Per prevenire questo rischio, sono previste pesanti sanzioni per tutti i provvedimenti che abbiano come presupposto lo stato personale della lavoratrice. Al contrario, osserva la Corte, la direttiva non vieta il licenziamento  durante il periodo che va dall’inizio della gravidanza fino al termine del congedo di maternità, qualora l’atto sia fondato su motivi non connessi allo stato di gravidanza della lavoratrice.

Tali motivi possono essere, precisa la Corte, economici, tecnici o relativi all’organizzazione o alla produzione dell’impresa, e devono essere indicati per iscritto  al datore di lavoro, il quale deve indicare alla lavoratrice gestante i criteri oggettivi adottati per designare i lavoratori da licenziare.

La Corte prende posizione anche in merito al regime sanzionatorio applicabile ai casi di recesso discriminatorio, precisando che la tutela risarcitoria in favore delle lavoratrici gestanti, puerpere e in periodo di allattamento non può sostituire la tutela a titolo preventivo.

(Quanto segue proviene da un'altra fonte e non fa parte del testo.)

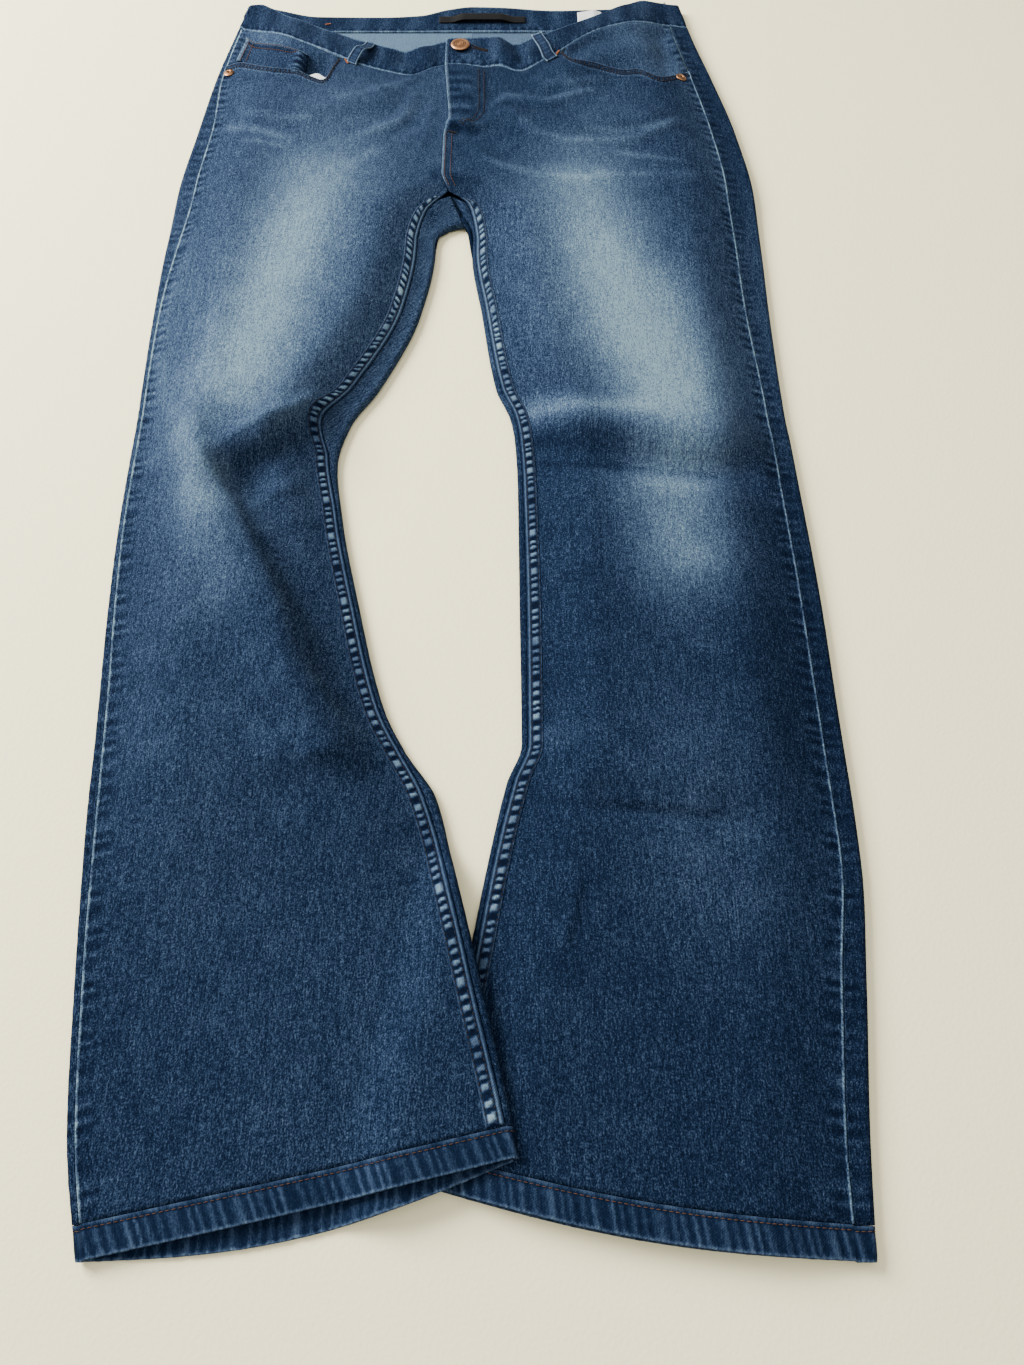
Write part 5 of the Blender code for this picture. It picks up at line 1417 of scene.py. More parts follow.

Tale conclusione viene formulata partendo dalla considerazione che gli Stati membri sono obbligati, nell’attuare una direttiva, a garantire la piena efficacia di questa, pur disponendo di un ampio margine discrezionale per quanto riguarda la scelta delle modalità e dei mezzi destinati a garantirne l’attuazione. Nel caso concreto, la Corte rileva che l’efficace prevenzione del licenziamento discriminatorio delle lavoratrici madri e gestanti  non può essere assicurata solo dal semplice diritto al risarcimento del danno, ma passa anche per misure che prevengano l’intimazione del recesso.

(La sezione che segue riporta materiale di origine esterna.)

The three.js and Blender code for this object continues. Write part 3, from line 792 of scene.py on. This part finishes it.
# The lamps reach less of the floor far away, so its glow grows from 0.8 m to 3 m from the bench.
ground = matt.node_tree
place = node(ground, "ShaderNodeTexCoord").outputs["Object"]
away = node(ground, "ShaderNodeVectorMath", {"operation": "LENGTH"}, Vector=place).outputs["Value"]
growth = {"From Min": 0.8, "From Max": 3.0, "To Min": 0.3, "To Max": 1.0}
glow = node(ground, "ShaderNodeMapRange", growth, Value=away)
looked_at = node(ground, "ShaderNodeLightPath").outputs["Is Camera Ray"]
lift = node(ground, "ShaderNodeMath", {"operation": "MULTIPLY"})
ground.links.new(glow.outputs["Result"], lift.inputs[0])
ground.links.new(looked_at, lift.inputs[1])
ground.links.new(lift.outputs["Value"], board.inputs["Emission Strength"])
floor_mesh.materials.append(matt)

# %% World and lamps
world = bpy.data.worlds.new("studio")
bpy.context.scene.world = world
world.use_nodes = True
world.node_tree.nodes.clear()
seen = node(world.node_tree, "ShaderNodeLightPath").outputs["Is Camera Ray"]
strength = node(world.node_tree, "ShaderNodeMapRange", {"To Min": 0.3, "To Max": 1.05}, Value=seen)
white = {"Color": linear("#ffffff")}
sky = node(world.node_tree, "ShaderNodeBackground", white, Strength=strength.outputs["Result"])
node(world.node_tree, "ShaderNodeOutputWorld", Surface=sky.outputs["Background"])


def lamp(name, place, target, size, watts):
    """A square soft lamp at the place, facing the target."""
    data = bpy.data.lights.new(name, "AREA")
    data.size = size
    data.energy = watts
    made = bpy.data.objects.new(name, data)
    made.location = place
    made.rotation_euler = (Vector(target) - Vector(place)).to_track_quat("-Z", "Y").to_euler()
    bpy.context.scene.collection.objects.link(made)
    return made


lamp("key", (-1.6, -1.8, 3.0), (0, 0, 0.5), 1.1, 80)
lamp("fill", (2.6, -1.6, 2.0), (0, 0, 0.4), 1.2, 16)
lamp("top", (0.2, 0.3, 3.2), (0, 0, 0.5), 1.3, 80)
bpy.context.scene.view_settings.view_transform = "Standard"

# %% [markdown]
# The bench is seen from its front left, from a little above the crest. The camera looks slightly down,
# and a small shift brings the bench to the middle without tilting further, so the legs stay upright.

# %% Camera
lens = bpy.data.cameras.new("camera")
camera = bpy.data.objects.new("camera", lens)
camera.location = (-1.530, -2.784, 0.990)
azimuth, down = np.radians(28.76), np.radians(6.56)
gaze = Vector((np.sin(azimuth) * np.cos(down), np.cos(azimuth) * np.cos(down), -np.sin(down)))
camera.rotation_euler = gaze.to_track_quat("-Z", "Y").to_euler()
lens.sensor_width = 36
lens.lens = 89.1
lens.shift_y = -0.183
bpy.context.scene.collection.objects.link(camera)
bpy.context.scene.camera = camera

La sentenza – nella parte relativa alla possibilità di licenziare le lavoratrici madri nell’ambito di una procedura di riduzione del personale – potrebbe (in linea teorica) legittimare un ripensamento delle norme vigenti, ma non avrà alcun impatto immediato sulle norme vigenti, che impediscono, anche in caso di licenziamento collettivo, il licenziamento della lavoratrice madre, a meno che non ci sia una chiusura dell’intera azienda.